Aug. 29, 1998 – Voters reject putting a new middle school on the just-purchased Ippoliti property. On Nov. 21, they do it again.  

November 1998 – The Board of Selectmen votes to outlaw skateboarding in the village, but also establishes a skate park on East Ridge.  

November 1998 – The Girl Scouts give the town 42-acre Camp Catoonah after the Sturges family, the original donors of the land, point out that it cannot be sold. In May 2000, the camp is renamed Sturges Park.  

December 1998 – The new owners of the old IBM land unveil plans for a corporate center, 150 units of multi-family housing, a conference center and hotel, and a 27-hole golf course. The land is called Bennett’s Pond.  

1999

1999 – After 22 years as police chief, Thomas Rotunda retires to become executive director of the Connecticut Division of Special Revenues, the agency in charge of casino and other gambling income.  

1999 – After 22 years as the town’s department store, Caldor closes. Kohl’s arrives in April 2000.  

February 1999 – When a proposal for a bypass between Route 102 and Route 35 is announced, residents of Quail Ridge – through which the road would go – are up in arms. The plan dies quickly.  

February 1999 – A group forms to save the Scott House on Catoonah Street. The 1740s building will be moved to a pocket park at Grove Street and Sunset Lane to become the Ridgefield Historical Society headquarters.  

February 1999 – Phyllis Paccadolmi retires after 53 years at the library.  

March 1999 – The school board votes to build a new middle school.  

March 1999 – Priceline, an online buying service, goes public and Ridgefielder Jay Walker, its founder, is suddenly a billionaire.  

April 1999 – Pinchbeck’s Nursery closes after 96 years in business.  

April 1999 – The school board votes to build a sixth elementary school rather than add onto the existing five.  

April 22, 1999 – Richard Ligi is named the town’s fourth police chief.  

May 1999 – Chancellor Park at Laurelwood opens.  

July 1, 1999 – It’s been a dry spring and BHC, the water company, orders water use restrictions.  

August 1999 – The Ramapoo Road sewer line, the first sewer system expansion in many years, is completed to serve 170 homes.  

September 1999 – Voters adopt a pooper scooper ordinance, but nary a ticket is issued for unscooped poop in the many months that follow. No enforcement method is provided.  

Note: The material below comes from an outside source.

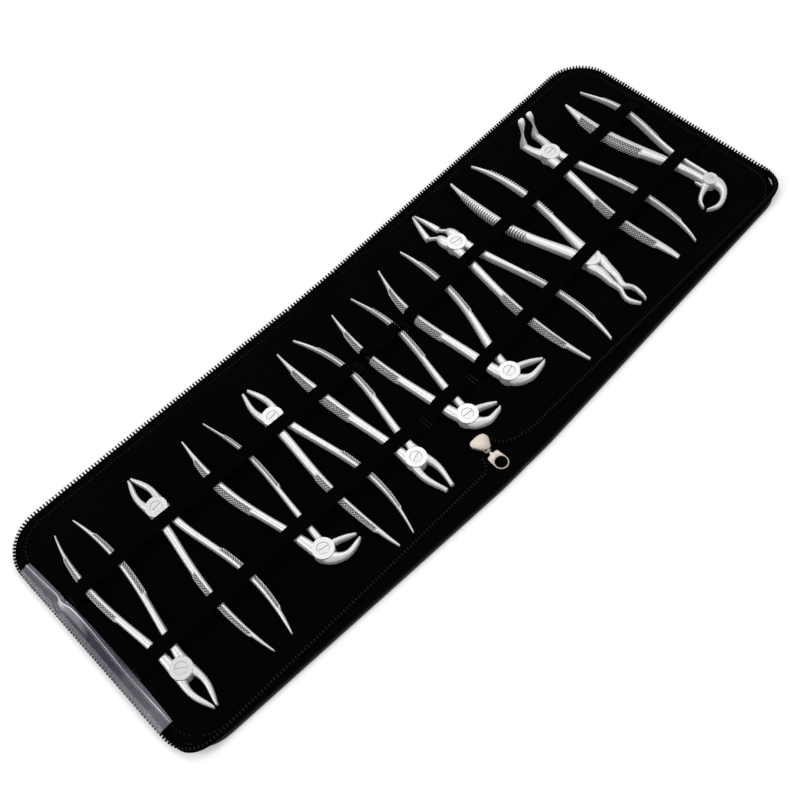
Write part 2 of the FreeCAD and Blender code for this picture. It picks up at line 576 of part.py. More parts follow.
def strap(x0, x1, y0, y1, seam0, seam1):
    """Elastic strap along X: sewn down at both ends, and over the instruments between."""
    def line(lift):
        m0, s0, r0 = seam0
        m1, s1, r1 = seam1
        low, high = LINING_TOP + lift, STRAP_Z + lift
        return [(x0 + m0, low), (x0 + m0 + s0, low), (x0 + m0 + s0 + r0, high),
                (x1 - m1 - s1 - r1, high), (x1 - m1 - s1, low), (x1 - m1, low)]
    profile = line(0.0) + line(STRAP_THICKNESS)[::-1]
    corners = [Vector(x, 0, z) for x, z in profile]
    face = Part.Face(Part.makePolygon(corners + corners[:1]))
    shape = face.extrude(Vector(0, STRAP_WIDTH, 0))
    shape.translate(Vector(0, (y0 + y1 - STRAP_WIDTH) / 2, 0))
    slope = math.degrees(math.atan2(y1 - y0, x1 - x0))
    shape.rotate(Vector((x0 + x1) / 2, (y0 + y1) / 2, 0), Vector(0, 0, 1), slope)
    return shape


def clear_strip():
    """Clear plastic strip that lies along the left end of the case."""
    left = LEFT_END + STRIP_MARGIN
    return box(left, left + STRIP_WIDTH, -HALF_WIDTH + STRIP_FROM_NEAR,
               HALF_WIDTH - STRIP_FROM_FAR, LINING_TOP, LINING_TOP + STRIP_THICKNESS)


def case_parts():
    """{node: solid} of the case."""
    panels = {"left": (LEFT_END, LEFT_FOLD), "right": (RIGHT_END, RIGHT_FOLD)}
    parts = {}
    for name, (end, fold) in panels.items():
        parts[f"cover_{name}"] = slab(panel_outline(end, fold), 0, COVER_THICKNESS)
        parts[f"board_{name}"] = slab(panel_outline(end, fold, BOARD_INSET), BOARD_Z,
                                      BOARD_THICKNESS)
        parts[f"lining_{name}"] = slab(panel_outline(end, fold, LINING_INSET), LINING_Z,
                                       LINING_THICKNESS)
        tape, chain = panel_zip(end, fold)
        parts[f"zip_tape_{name}"], parts[f"zip_chain_{name}"] = tape, chain
    parts["cover_spine"] = slab(spine_outline(), 0, COVER_THICKNESS)
    parts["board_spine"] = slab(spine_outline(BOARD_INSET), BOARD_Z, BOARD_THICKNESS)
    parts["lining_spine"] = slab(spine_outline(LINING_INSET), LINING_Z, LINING_THICKNESS)
    parts["zip_tape_spine"], parts["zip_chain_spine"] = spine_zip()
    edges = (LEFT_END, LEFT_FOLD, RIGHT_FOLD, RIGHT_END)
    seams = (STRIP_SEAM, FOLD_SEAM, FOLD_SEAM, END_SEAM)
    far_y = [HALF_WIDTH - inside for inside in FAR_STRAP_IN]
    near_y = [-HALF_WIDTH + inside for inside in NEAR_STRAP_IN]
    for row, y in (("far", far_y), ("near", near_y)):
        for i, name in enumerate(("left", "spine", "right")):
            parts[f"strap_{row}_{name}"] = strap(edges[i], edges[i + 1], y[i], y[i + 1],
                                                 seams[i], seams[i + 1])
    parts["clear_strip"] = clear_strip()
    parts["zip_slider"] = zip_slider()
    parts["zip_pull_tab"] = zip_pull_tab()
    return parts


def forceps_parts():
    """{node: solid} of all the instruments."""
    parts = {}
    for number, instrument in enumerate(INSTRUMENTS, start=1):
        for name, maker in (("front_half", front_half), ("back_half", back_half),
                            ("pivot_screw", pivot_screw)):
            parts[f"forceps_{number:02d}_{name}"] = lay_down(maker(instrument), instrument)
    return parts


def main():
    parts = case_parts()
    parts.update(forceps_parts())
    for node, shape in parts.items():
        shape.translate(Vector(0, MIDDLE_SHIFT, 0))
        shape.exportStep(f"parts/{node}.step")
        print(node, len(shape.Solids), shape.isValid(), round(shape.Volume, 1))


main()
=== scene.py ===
"""Looks of a set of dental extraction forceps in a zip-round case that lies open.

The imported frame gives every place: pivots, laps, panels and straps are read from it. Each
sub-assembly is a class that builds its own pieces and dresses them with its finishes.
"""

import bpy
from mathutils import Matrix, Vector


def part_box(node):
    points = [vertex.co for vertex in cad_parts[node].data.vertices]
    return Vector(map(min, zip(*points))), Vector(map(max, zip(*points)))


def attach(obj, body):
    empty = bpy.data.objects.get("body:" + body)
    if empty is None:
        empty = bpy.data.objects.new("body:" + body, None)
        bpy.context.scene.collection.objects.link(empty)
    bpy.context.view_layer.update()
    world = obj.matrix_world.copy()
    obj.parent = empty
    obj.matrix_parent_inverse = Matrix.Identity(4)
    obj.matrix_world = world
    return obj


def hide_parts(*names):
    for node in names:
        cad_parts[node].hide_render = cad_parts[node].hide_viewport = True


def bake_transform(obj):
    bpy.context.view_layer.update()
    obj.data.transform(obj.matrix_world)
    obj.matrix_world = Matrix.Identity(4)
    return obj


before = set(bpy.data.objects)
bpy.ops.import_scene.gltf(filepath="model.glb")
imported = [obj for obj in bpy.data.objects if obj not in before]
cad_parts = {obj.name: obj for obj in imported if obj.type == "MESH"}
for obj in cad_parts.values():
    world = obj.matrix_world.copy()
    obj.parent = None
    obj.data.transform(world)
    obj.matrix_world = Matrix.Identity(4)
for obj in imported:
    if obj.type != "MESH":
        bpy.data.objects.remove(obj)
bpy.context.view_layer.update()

import logging
import math
from dataclasses import dataclass, field
from enum import Enum
from typing import Callable, Sequence

import bmesh
import bpy
from mathutils import Matrix, Vector, noise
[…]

September 1999 – State officials are watching Great Swamp mosquitoes for both encephalitis and the new West Nile virus.  

September 1999 – The remains of Hurricane Floyd dump 12 inches of rain in two days in mid-month, cutting power and causing more than $2 million in damage. Officials say a third of the town’s roads need some repair.  

Fall 1999 – The town votes to renovate the old high school auditorium on East Ridge, unused since 1972, into a playhouse for the performing arts.  

October 1999 – Bypass Road, between Old Quarry and Farmingville Roads, is opened more than 25 years after it’s first proposed.  

Nov. 2, 1999 – Rudy Marconi is elected first selectman. Of 19 first selectmen during the 20th Century, he is only the fourth Democrat to win the office.  

1999 – In proof that every vote counts, two candidates for selectman – Joseph Heyman and Michael Jones – tie at 3,787 votes each! In a runoff election, the first of its kind here, Heyman wins by 400 votes.  

Dec. 31, 1999 – Under clear skies and in not too cold temperatures, thousands come to the village New Year’s Eve for Festival 2000, a musical and fireworks celebration of the new century and millennium.